• _Exercise prompt_: Write out the full listing again, exactly as it stands.

• _Dataset extract_:
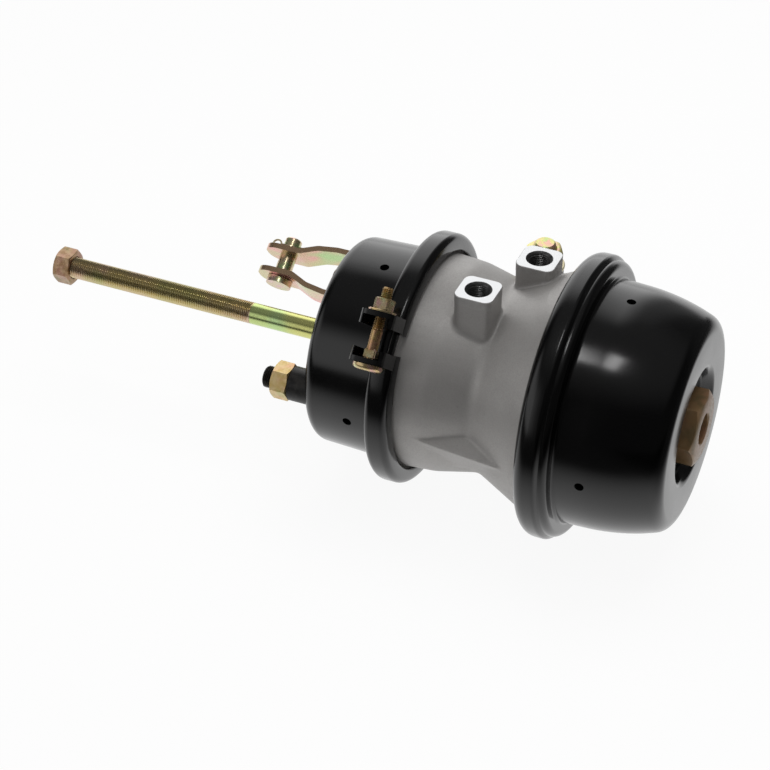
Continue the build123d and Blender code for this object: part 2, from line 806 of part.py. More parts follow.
# ---- clevis screwed on the far stud ----
pin_turn = radians(clevis_angle)
pin_way = Vector(0, cos(pin_turn), sin(pin_turn))
clevis_section = radial_plane(clevis_angle, (0, stud_y, stud_z))
clevis_base_x = -shoulder_reach - body_gap - clevis_t / 2
clevis_arm = (
    (clevis_tip_x, clevis_tip_half),
    (clevis_neck_x, clevis_tip_half),
    (clevis_shoulder_x, clevis_shoulder_half),
    (clevis_bow_x, clevis_base_half),
    (clevis_base_x, clevis_base_half),
)
with BuildPart() as clevis:
    with BuildSketch(clevis_section):
        with BuildLine():
            FilletPolyline(
                *clevis_arm,
                *[(x, -half) for x, half in reversed(clevis_arm)],
                radius=(*clevis_bends, *reversed(clevis_bends)),
            )
        trace(line_width=clevis_t)
    extrude(amount=clevis_width / 2, both=True)
    corners = clevis.edges().filter_by(Axis((0, 0, 0), pin_way)).group_by(Axis.X)[0]
    fillet(corners, clevis_tip_r)
    with BuildSketch(cross_plane(clevis_base_x - clevis_t, stud_y, stud_z)):
        Circle(thread_r + running_gap)
    extrude(amount=2 * clevis_t, mode=Mode.SUBTRACT)
    with BuildSketch(Plane(origin=(clevis_pin_x, stud_y, stud_z), z_dir=pin_way)):
        Circle(clevis_pin_r + running_gap)
    extrude(amount=clevis_base_half + clevis_t, both=True, mode=Mode.SUBTRACT)
save(clevis.part, "clevis")

# ---- clevis pin with its washer and cotter pin ----
pin_middle = Plane(origin=(clevis_pin_x, stud_y, stud_z), x_dir=(1, 0, 0), z_dir=pin_way)
pin_seat = clevis_tip_half + clevis_t / 2 + body_gap
cotter_s = pin_seat + clevis_washer_t + body_gap + cotter_r
cotter_middle = pin_middle.offset(cotter_s).origin
with BuildPart() as clevis_pin:
    with BuildSketch(pin_middle.offset(-pin_seat)):
        Circle(clevis_pin_head_r)
    extrude(amount=-clevis_pin_head_t)
    with BuildSketch(pin_middle.offset(-pin_seat)):
        Circle(clevis_pin_r)
    extrude(amount=pin_seat + cotter_s + clevis_pin_reach)
    chamfer(clevis_pin.edges().filter_by(GeomType.CIRCLE).sort_by(Axis.Z)[-1], 1)
    with BuildSketch(Plane(origin=cotter_middle, z_dir=(1, 0, 0))):
        Circle(cotter_r + seat_gap)
    extrude(amount=2 * clevis_pin_r, both=True, mode=Mode.SUBTRACT)
save(clevis_pin.part, "clevis_pin")

with BuildPart() as clevis_washer:
    with BuildSketch(pin_middle.offset(pin_seat)):
        Circle(clevis_pin_head_r)
        Circle(clevis_pin_r + seat_gap, mode=Mode.SUBTRACT)
    extrude(amount=clevis_washer_t)
save(clevis_washer.part, "clevis_washer")

with BuildPart() as cotter_pin:
    with BuildSketch(Plane(origin=cotter_middle, z_dir=(1, 0, 0))):
        Circle(cotter_r)
    extrude(amount=cotter_leg, both=True)
    eye_middle = cotter_middle - Vector(cotter_leg + cotter_eye_r, 0, 0)
    with Locations(Plane(origin=eye_middle, x_dir=(1, 0, 0), z_dir=pin_way)):
        Torus(cotter_eye_r, cotter_r)
save(cotter_pin.part, "cotter_pin")
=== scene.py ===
import math

import bmesh
import bpy
from mathutils import Matrix, Vector


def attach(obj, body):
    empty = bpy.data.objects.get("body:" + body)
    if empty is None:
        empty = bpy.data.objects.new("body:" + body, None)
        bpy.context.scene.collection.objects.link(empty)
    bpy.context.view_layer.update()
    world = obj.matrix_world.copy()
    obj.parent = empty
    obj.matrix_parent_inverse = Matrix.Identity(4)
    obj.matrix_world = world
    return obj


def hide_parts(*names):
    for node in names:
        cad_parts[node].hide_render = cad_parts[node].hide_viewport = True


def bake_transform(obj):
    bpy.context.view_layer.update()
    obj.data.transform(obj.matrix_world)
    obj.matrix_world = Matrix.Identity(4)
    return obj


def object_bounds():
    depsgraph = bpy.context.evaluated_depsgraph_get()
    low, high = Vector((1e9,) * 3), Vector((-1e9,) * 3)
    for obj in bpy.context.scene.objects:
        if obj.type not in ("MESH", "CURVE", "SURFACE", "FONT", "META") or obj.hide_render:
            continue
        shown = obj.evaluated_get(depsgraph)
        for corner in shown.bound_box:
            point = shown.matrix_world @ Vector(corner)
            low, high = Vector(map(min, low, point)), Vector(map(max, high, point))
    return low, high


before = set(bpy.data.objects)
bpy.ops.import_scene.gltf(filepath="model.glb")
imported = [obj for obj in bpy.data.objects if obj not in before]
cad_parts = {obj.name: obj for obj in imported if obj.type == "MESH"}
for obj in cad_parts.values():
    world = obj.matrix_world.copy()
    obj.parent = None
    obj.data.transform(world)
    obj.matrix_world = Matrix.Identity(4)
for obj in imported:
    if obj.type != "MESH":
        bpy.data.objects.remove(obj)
cad_low, cad_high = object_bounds()
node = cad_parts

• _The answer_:
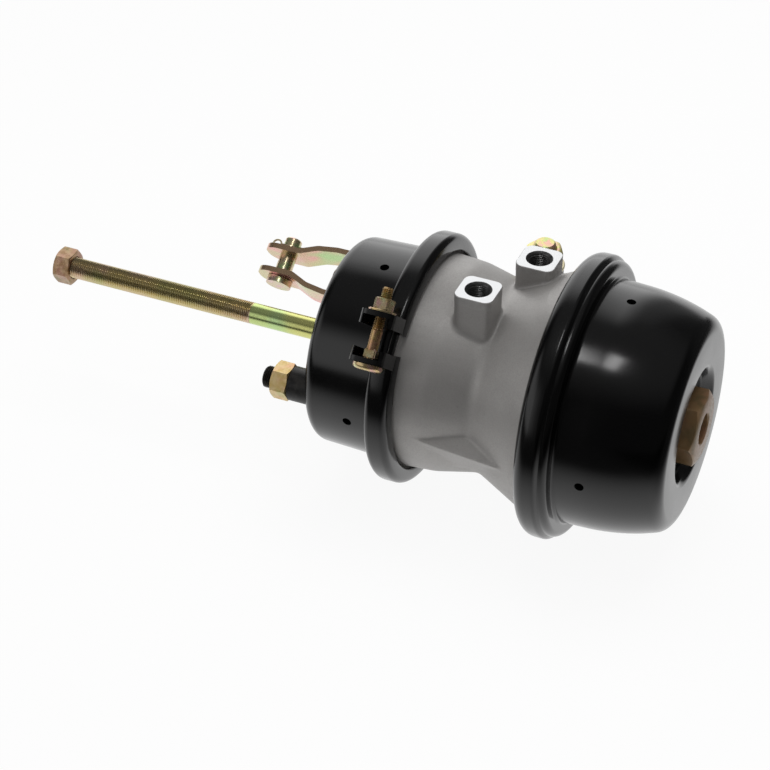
Continue the build123d and Blender code for this object: part 2, from line 806 of part.py. More parts follow.
# ---- clevis screwed on the far stud ----
pin_turn = radians(clevis_angle)
pin_way = Vector(0, cos(pin_turn), sin(pin_turn))
clevis_section = radial_plane(clevis_angle, (0, stud_y, stud_z))
clevis_base_x = -shoulder_reach - body_gap - clevis_t / 2
clevis_arm = (
    (clevis_tip_x, clevis_tip_half),
    (clevis_neck_x, clevis_tip_half),
    (clevis_shoulder_x, clevis_shoulder_half),
    (clevis_bow_x, clevis_base_half),
    (clevis_base_x, clevis_base_half),
)
with BuildPart() as clevis:
    with BuildSketch(clevis_section):
        with BuildLine():
            FilletPolyline(
                *clevis_arm,
                *[(x, -half) for x, half in reversed(clevis_arm)],
                radius=(*clevis_bends, *reversed(clevis_bends)),
            )
        trace(line_width=clevis_t)
    extrude(amount=clevis_width / 2, both=True)
    corners = clevis.edges().filter_by(Axis((0, 0, 0), pin_way)).group_by(Axis.X)[0]
    fillet(corners, clevis_tip_r)
    with BuildSketch(cross_plane(clevis_base_x - clevis_t, stud_y, stud_z)):
        Circle(thread_r + running_gap)
    extrude(amount=2 * clevis_t, mode=Mode.SUBTRACT)
    with BuildSketch(Plane(origin=(clevis_pin_x, stud_y, stud_z), z_dir=pin_way)):
        Circle(clevis_pin_r + running_gap)
    extrude(amount=clevis_base_half + clevis_t, both=True, mode=Mode.SUBTRACT)
save(clevis.part, "clevis")

# ---- clevis pin with its washer and cotter pin ----
pin_middle = Plane(origin=(clevis_pin_x, stud_y, stud_z), x_dir=(1, 0, 0), z_dir=pin_way)
pin_seat = clevis_tip_half + clevis_t / 2 + body_gap
cotter_s = pin_seat + clevis_washer_t + body_gap + cotter_r
cotter_middle = pin_middle.offset(cotter_s).origin
with BuildPart() as clevis_pin:
    with BuildSketch(pin_middle.offset(-pin_seat)):
        Circle(clevis_pin_head_r)
    extrude(amount=-clevis_pin_head_t)
    with BuildSketch(pin_middle.offset(-pin_seat)):
        Circle(clevis_pin_r)
    extrude(amount=pin_seat + cotter_s + clevis_pin_reach)
    chamfer(clevis_pin.edges().filter_by(GeomType.CIRCLE).sort_by(Axis.Z)[-1], 1)
    with BuildSketch(Plane(origin=cotter_middle, z_dir=(1, 0, 0))):
        Circle(cotter_r + seat_gap)
    extrude(amount=2 * clevis_pin_r, both=True, mode=Mode.SUBTRACT)
save(clevis_pin.part, "clevis_pin")

with BuildPart() as clevis_washer:
    with BuildSketch(pin_middle.offset(pin_seat)):
        Circle(clevis_pin_head_r)
        Circle(clevis_pin_r + seat_gap, mode=Mode.SUBTRACT)
    extrude(amount=clevis_washer_t)
save(clevis_washer.part, "clevis_washer")

with BuildPart() as cotter_pin:
    with BuildSketch(Plane(origin=cotter_middle, z_dir=(1, 0, 0))):
        Circle(cotter_r)
    extrude(amount=cotter_leg, both=True)
    eye_middle = cotter_middle - Vector(cotter_leg + cotter_eye_r, 0, 0)
    with Locations(Plane(origin=eye_middle, x_dir=(1, 0, 0), z_dir=pin_way)):
        Torus(cotter_eye_r, cotter_r)
save(cotter_pin.part, "cotter_pin")
=== scene.py ===
import math

import bmesh
import bpy
from mathutils import Matrix, Vector


def attach(obj, body):
    empty = bpy.data.objects.get("body:" + body)
    if empty is None:
        empty = bpy.data.objects.new("body:" + body, None)
        bpy.context.scene.collection.objects.link(empty)
    bpy.context.view_layer.update()
    world = obj.matrix_world.copy()
    obj.parent = empty
    obj.matrix_parent_inverse = Matrix.Identity(4)
    obj.matrix_world = world
    return obj


def hide_parts(*names):
    for node in names:
        cad_parts[node].hide_render = cad_parts[node].hide_viewport = True


def bake_transform(obj):
    bpy.context.view_layer.update()
    obj.data.transform(obj.matrix_world)
    obj.matrix_world = Matrix.Identity(4)
    return obj


def object_bounds():
    depsgraph = bpy.context.evaluated_depsgraph_get()
    low, high = Vector((1e9,) * 3), Vector((-1e9,) * 3)
    for obj in bpy.context.scene.objects:
        if obj.type not in ("MESH", "CURVE", "SURFACE", "FONT", "META") or obj.hide_render:
            continue
        shown = obj.evaluated_get(depsgraph)
        for corner in shown.bound_box:
            point = shown.matrix_world @ Vector(corner)
            low, high = Vector(map(min, low, point)), Vector(map(max, high, point))
    return low, high


before = set(bpy.data.objects)
bpy.ops.import_scene.gltf(filepath="model.glb")
imported = [obj for obj in bpy.data.objects if obj not in before]
cad_parts = {obj.name: obj for obj in imported if obj.type == "MESH"}
for obj in cad_parts.values():
    world = obj.matrix_world.copy()
    obj.parent = None
    obj.data.transform(world)
    obj.matrix_world = Matrix.Identity(4)
for obj in imported:
    if obj.type != "MESH":
        bpy.data.objects.remove(obj)
cad_low, cad_high = object_bounds()
node = cad_parts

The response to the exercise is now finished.